Use the structure, not the marketing label, to compare casino offers. The same 10% headline can mean very different value depending on the rules. Here is a compact comparison using a $400 loss base.
| Cashback type | Headline rate | Rules | Estimated value on $400 loss |
| Cash rebate | 10% | No wagering | $40 |
| Bonus cashback | 15% | 20x wagering | Often $0 to $12 after cost |
| Tiered loyalty return | 5% to 12% | Monthly cap applies | $20 to $48, capped |
That table hides one more variable: eligibility. Some deals count only slots, some count only net losses, and some ignore wins that were later wagered back. A player who deposits $200, loses $180, then wins $120 and loses it again may not receive cashback on the full $180. The casino may calculate net loss across the period, not session by session. That is why the same promo can look generous in a headline and stingy in practice.
Rule of thumb: if the rebate is under 8% and carries wagering, treat it as a discount on entertainment, not a profit engine.
Cashback hunting works best when you model expected value across several casinos instead of chasing the loudest promotion. A basic formula helps: EV = cashback value – wagering cost – exclusion cost – timing cost. Timing cost sounds abstract, but it is real when a weekly cashback arrives after your bankroll has already been depleted and you have to reload at worse terms.

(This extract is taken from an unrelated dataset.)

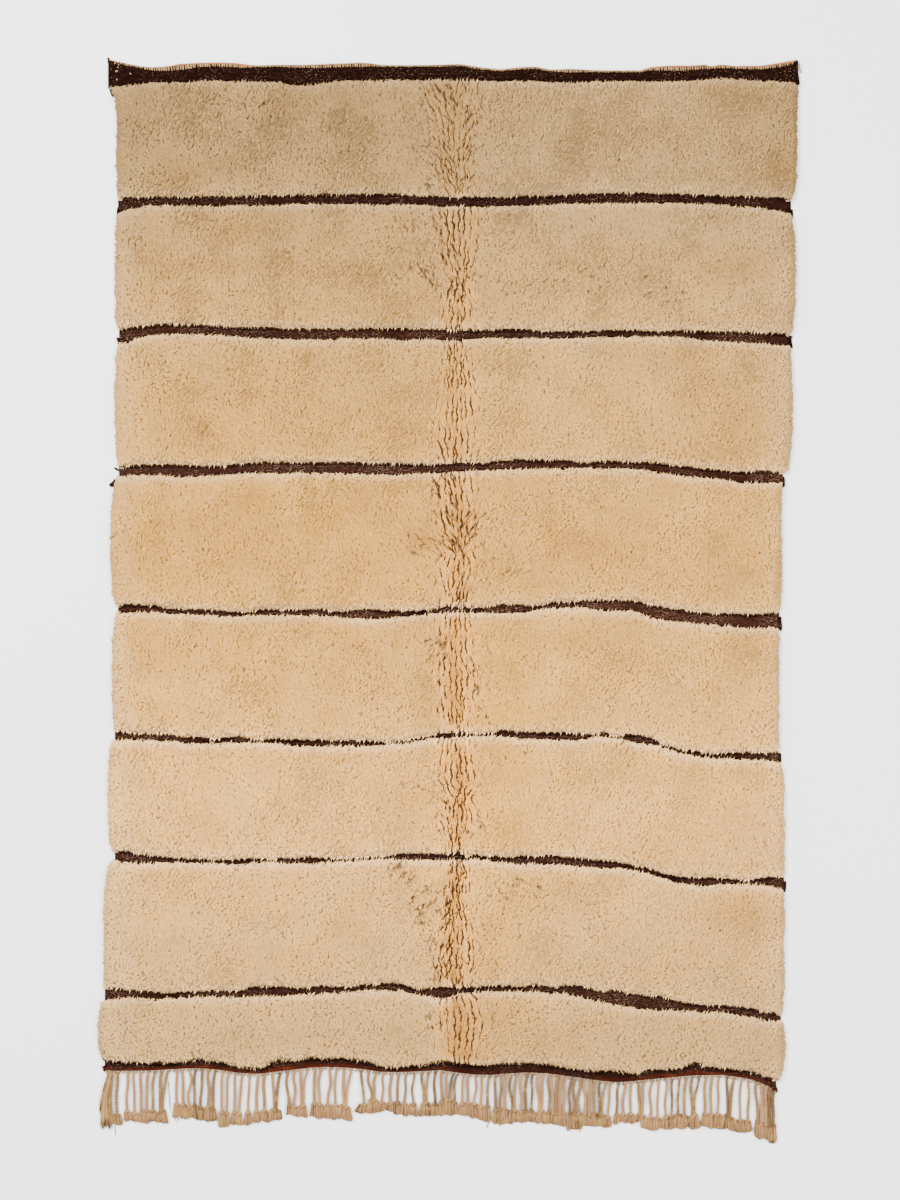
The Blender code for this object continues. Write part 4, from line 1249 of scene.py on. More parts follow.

Example time. Casino A offers 12% cashback with no wagering, capped at $60. Casino B offers 20% cashback with 15x wagering, capped at $100. You lose $500 at each. Casino A returns $60. Casino B returns $100 in bonus funds, but 15x wagering on $100 means $1,500 turnover. If the average game edge on your chosen slots is 4%, the expected wagering cost is $60. Net EV for Casino B is about $40, and that is before cap restrictions, game weighting, or withdrawal friction. The larger number on the banner is not the better number.
Here is a sharper comparison for a $300 loss and a $1,000 monthly bankroll:
That ranking is not static. If your bankroll is smaller, the no-wagering option usually wins because it protects liquidity. If you are playing higher volume with disciplined slot selection, a higher headline rate can work, but only when the wagering is short and the cap is large enough to matter.
Single-stat highlight: A 15% cashback offer with 20x wagering can lose most of its value once the implied turnover cost exceeds 3% to 5% of the rebate base.
Players often compare rates and ignore the machinery underneath. The best public benchmark for fair treatment is the regulatory stance on clear terms, transparent promotions, and complaint handling. The UK Gambling Commission guidance is useful here because it emphasizes that promotional terms should be understandable and not misleading; that standard makes a practical difference when cashback wording gets slippery. UK Gambling Commission cashback guidance
Three rule checks matter most. First, confirm whether cashback is on gross losses or net losses. Second, check whether bet size limits or game weighting reduce eligibility. Third, verify payout timing. A weekly cashback credited on Monday can be weaker than a daily cashback credited within minutes, even if the weekly rate is higher. Why? Because delayed value has a cost. If you need to keep more money active in the bankroll to reach the next credit window, your risk rises.
A practical benchmark: when a cashback offer has both a cap and wagering, the cap often matters more than the percentage once your loss size exceeds five times the cap.
That benchmark explains why big players and small players should not read the same offer in the same way. A $25 cap on 20% cashback means the effective rate falls as losses rise. Lose $100 and the cap does nothing. Lose $500 and the payout is still only $25, which is 5% effective cashback. Lose $1,500 and it becomes barely 1.7%. The headline rate is only the first line of the story.
For slot selection, independent testing also matters. iTech Labs publishes certification and testing information that helps confirm whether game RTP claims are being measured against a real audit process rather than a marketing promise. iTech Labs slot testing report When cashback hunting depends on repeated play, a game with a known RTP of 96% is easier to model than one with fuzzy disclosure.
Cashback hunting can drift from disciplined value play into chasing losses. Watch for three signals. First, you start comparing offers only by percentage and stop reading caps, exclusions, and payout terms. Second, you switch casinos because of emotional urgency rather than a clear EV gain. Third, you keep reloading to qualify for a cashback tier that does not improve your expected return. No judgment; those patterns are common, and they are also expensive.
If any of those signals show up, close the tab. Not tomorrow. Not after one more round. Close the tab, step away, and let the bankroll breathe. Cashback is a tool, not a rescue plan. The best use of bonus hunting is selective, skeptical, and boring in the right way: compare the numbers, accept the cap, and walk away when the math turns against you.